I’ll never forget the college history class that exposed my negligible high school education. 

“I’m sorry, did you say the colonists gave out smallpox blankets in an effort to extirpate the indigenous population?”

Ah, yes, the old high school textbooks are useless bit. But even the revelations of history that come after our youth tend to be general, whitewashed interpretations, more myth than living history — a blip on the smokescreen. 

Commissioned by OSF’s American Revolutions initiative, a program dedicated to the development of historical plays, and created by the intertribal sketch comedy troupe the 1491s, Between Two Knees is a laugh-out-loud punch in the gut by natives and for natives, and also anyone who appreciates a good neo-shamanism joke. 

The intimate Thomas Theatre, where the show has been running since its April opening, is the perfect stage for the truly three-dimensional experience of this play. The opening scenes, crafted by designer Regina García, are something out of a carnival: a lit-up Wild West cardboard cutout backdrop, a certain Land-O-Lakes spokeswoman, and the wheel of native massacres spinning round and round to the sound of crickets until it finally lands on a familiar knee, Wounded Knee.

In recognition, the audience cheers, urging on the less-than-stoic narrator, Larry (Justin Gauthier), and we are off to the prairies.

The story follows central characters Irma Jean Snake (Shyla Lefner) and Isaiah (Derek Garza) from the aftermath of the battle at Wounded Knee in 1890 all the way up to the occupation of Pine Ridge (the other knee) in 1973, hence the title (so get your mind out of the gutter). 

Irma and Isaiah form a deep connection when they meet at a conversion convent aimed at civilizing, fraternizing and molestersizing. Grim stuff! A Mortal Combat spoof complete with Nunjas should lighten things up. Strobe lights, slow-motion high kicks — it’s the most cinematic fight scene I’ve ever witnessed on the live stage (featuring light direction by Elizabeth Harper and fight direction by Rod Kinter).

It’s also the scene that seems to bring up the most contention from the one-percenter fanny packers. Despite the praise the show has received, many have walked out since it first opened in April, criticizing the humor as being mean-spirited. I suppose they believe child molesters deserve our sympathies as well. 

At one point Lefner baptizes her baby in a “traditional” Native American ceremony with the tears of white women. It’s funny, and yet Lefner needs to take a minute to remind us that it’s OK to laugh, and that laughter is especially healing for the people who are telling the story. 

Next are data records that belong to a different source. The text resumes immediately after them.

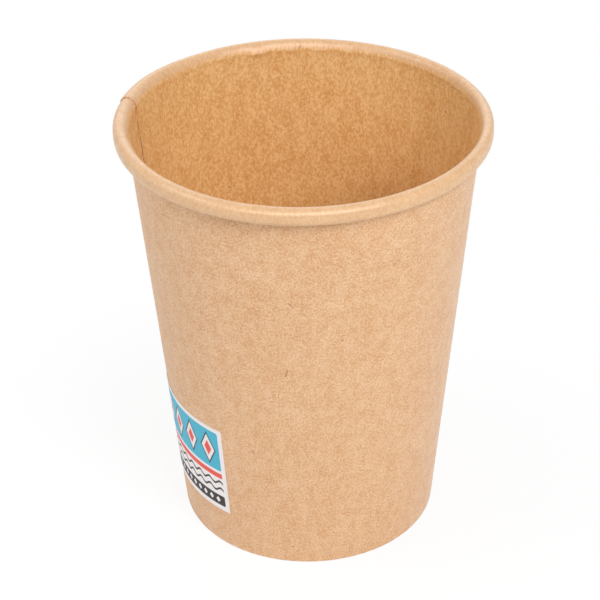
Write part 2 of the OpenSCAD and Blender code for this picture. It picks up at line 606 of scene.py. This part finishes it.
loose_fibres = build_fibres()
print("group made:", loose_fibres.name)

# %% [markdown]
# ## One fibre in a known place
#
# The eye remembers a cup's few long dark fibres. Chance doesn't put them in their places, so a
# second group draws one line at a given place, turn and length.

# %% Group: one fibre
def build_one_fibre():
    """A mask of one short line, with its middle, its turn in degrees and its length in mm."""
    tree, given, made = new_group(
        "one_fibre", ["Mask"], Middle_X=0.0, Middle_Y=0.0, Turn=0.0, Length=1.5, Width=0.2)
    middle = add_node(tree, "CombineXYZ", X=given["Middle X"], Y=given["Middle Y"]).outputs[0]
    away = vector_maths(tree, "SUBTRACT", given["Place"], middle)[0]
    turned = add_node(tree, "VectorRotate", {"rotation_type": "Z_AXIS"}, Vector=away,
                      Angle=maths(tree, "RADIANS", times(tree, given["Turn"], -1.0)))
    spot = add_node(tree, "SeparateXYZ", Vector=turned.outputs[0]).outputs
    x = maths(tree, "ABSOLUTE", spot["X"])
    half = times(tree, given["Length"], 0.5)
    fill(tree, made["Mask"], thin_line(tree, x, spot["Y"], half, given["Width"]))
    return tree


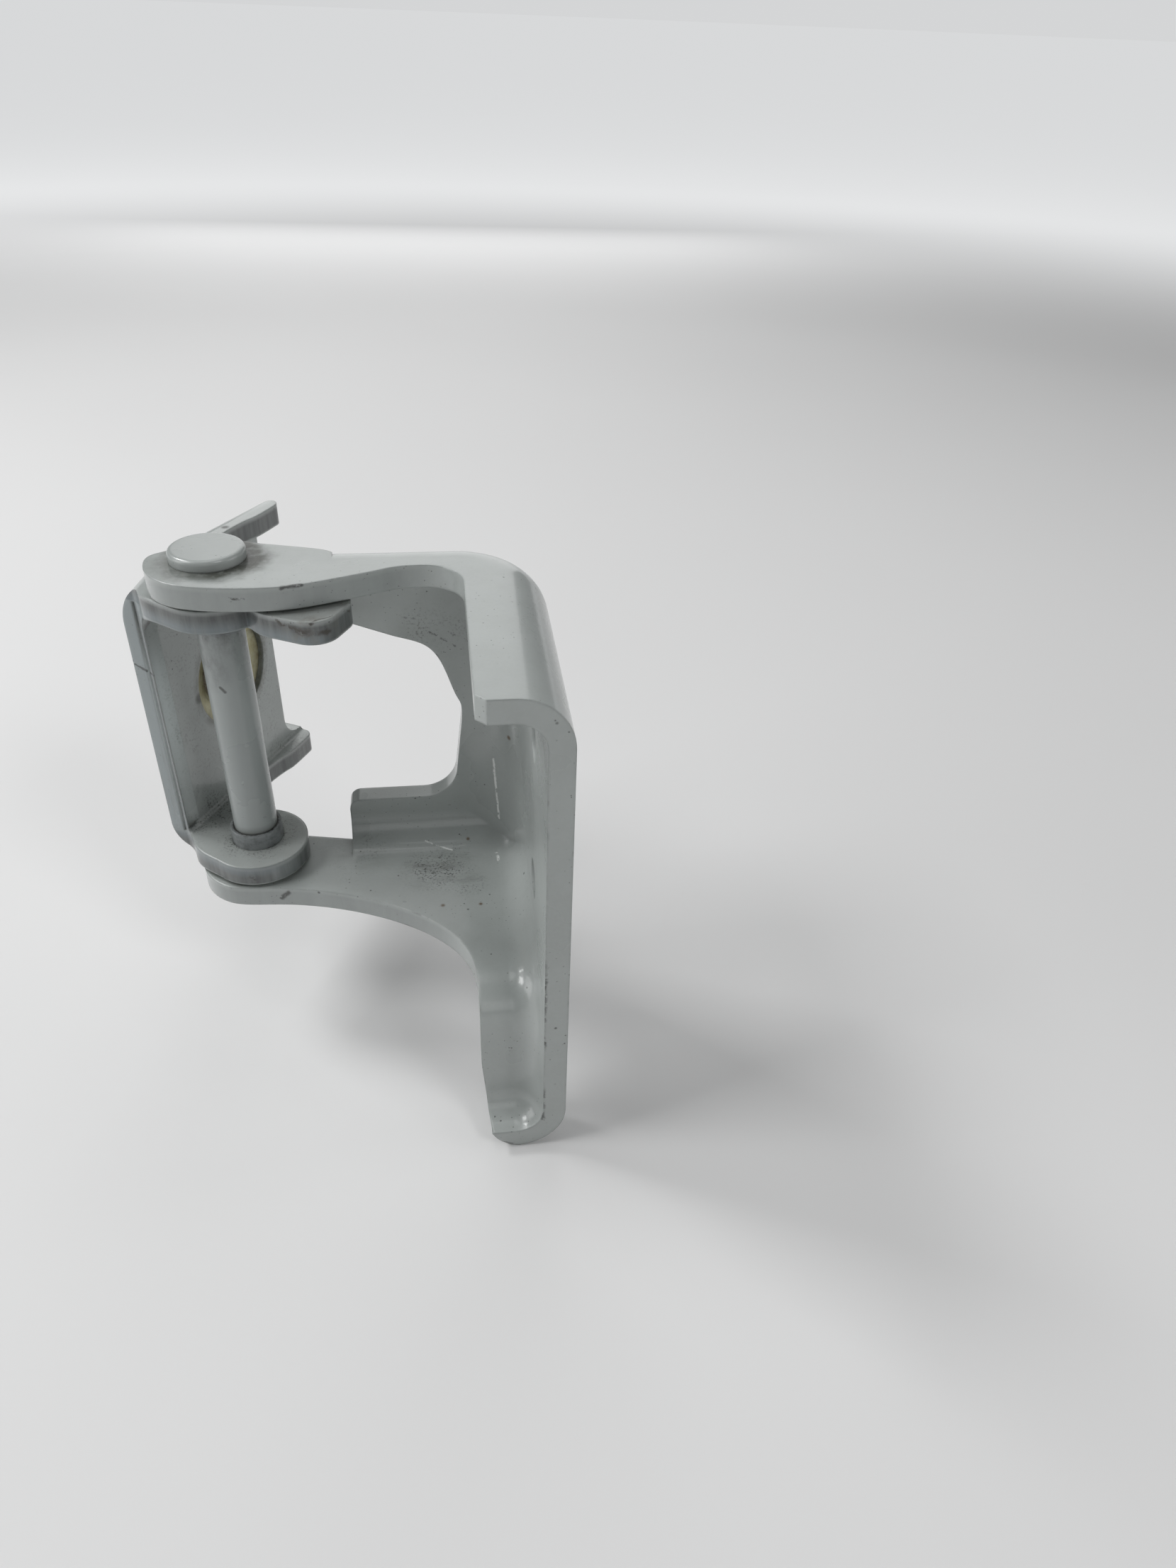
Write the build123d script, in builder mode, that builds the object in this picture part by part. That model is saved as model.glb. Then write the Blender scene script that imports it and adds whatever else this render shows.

A little Monty Python, a little Mad TV, and with a dollop of Drunk History, the cast and crew run through a marathon of skits. Lefner and Garza head the pack during the first half, while Sheila Tousey and Wotko Long take over as the post-World War I incarnations of Irma and Isaiah. Rachel Crowl is fantastic, running on and off stage from all angles as a jazz singing priest, and a tone deaf and long winded tie-dyed priestess plucked from the streets of Ashland. 

The hyper use of props — including a very high-tech explosion, pulsating lights, projections and shadows — speaks to the creators’ original YouTube platform. Director Eric Ting does a masterful job of maintaining the rough edges that make the writing team of the 1491s (Dallas Goldtooth, Sterlin Harjo, Migizi Pensoneau, Ryan RedCorn and Bobby Wilson) so charmingly crass. 

I laughed till I cried, and then I just cried. Between Two Knees is as heartfelt and sobering as it is subversive. Some of the funniest jokes are followed with piercing silence when yet another tragedy hits you upside the head. Every joke has a point, and every point hits home.

Even as you swing your arms to the musical finale, you’ll shift in your seat a little as Gauthier sings “Goodbye White People” in an electric tribal space suit. 

The lesson you’ll leave with is far more effective than white guilt. It’s a lesson in the power of artful storytelling, the kind that spans the range of human emotions instead of pinpointing just the ones that hit the politically correct bone.

So if you’re not sensitive to explosions or criticism, and you happen to like funny stuff, then get thee down to Ashland to see Between Two Knees. You might learn what’s in between the left and the right.